GDP Deflator vs Consumer Price Index (CPI)
| Feature | GDP Deflator | Consumer Price Index (CPI) |
|---|---|---|
| Measurement Scope | Broad (includes all goods and services) | Narrow (specific basket of consumer goods) |
| Base Year | Flexible (changes with each calculation) | Fixed (constant set for comparison) |
| Calculation Method | Nominal GDP vs Real GDP | Price changes of selected items |
| Usage | Overall economic analysis and policy-making | Cost of living adjustments and inflation tracking |
The GDP deflator is more comprehensive as it measures a wider range of economic activities, while the CPI focuses specifically on consumer goods. The former is often used in broader economic assessments, whereas the latter is instrumental for inflation-related adjustments affecting consumers' daily lives.
Key Takeaways
- The GDP deflator reflects the level of prices for all new, domestically produced final goods and services.
- It is calculated using the formula: (\text{GDP Deflator} = \left(\frac{\text{Nominal GDP}}{\text{Real GDP}}\right) \times 100).
- A GDP deflator value above 100 indicates inflation, while below 100 indicates deflation.
- Unlike CPI, the GDP deflator does not rely on a fixed basket of goods or services.
- The Reserve Bank of India (RBI) monitors the GDP deflator for economic analysis and policy formulation.
- GDP deflator values are crucial in making informed sector-specific investment decisions.
- The GDP deflator is included in the syllabus for JAIIB and CAIIB banking exams.
- Real GDP is calculated using constant prices from a chosen base year, contrasting with nominal GDP, which uses current prices.
Frequently Asked Questions
Q: Is the GDP deflator used to measure inflation?
A: Yes, the GDP deflator is an important measure of inflation, capturing price changes for all goods and services produced in an economy, making it a broad indicator compared to other metrics like CPI.
Q: How does the GDP deflator affect economic policy?

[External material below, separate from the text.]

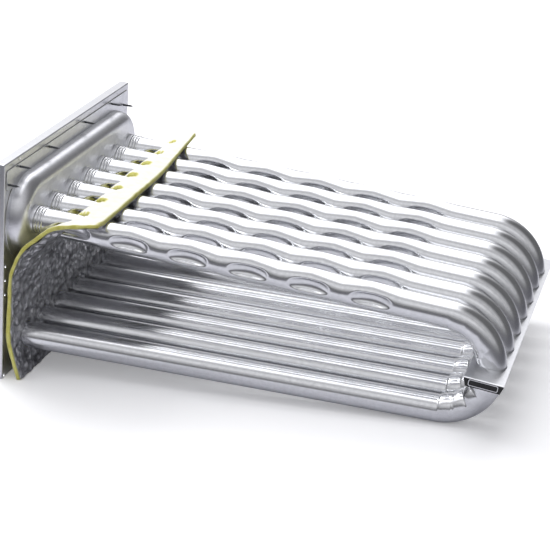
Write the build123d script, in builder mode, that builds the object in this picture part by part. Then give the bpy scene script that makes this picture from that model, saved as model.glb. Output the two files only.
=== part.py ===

A: The GDP deflator informs central banks and policymakers about the inflationary environment of the economy, which in turn influences interest rate adjustments and other monetary policies.
Q: Can the GDP deflator be negative?
A: Yes, a GDP deflator can be negative, indicating deflation where the real GDP is greater than the nominal GDP, signifying a decrease in the overall price level in the economy.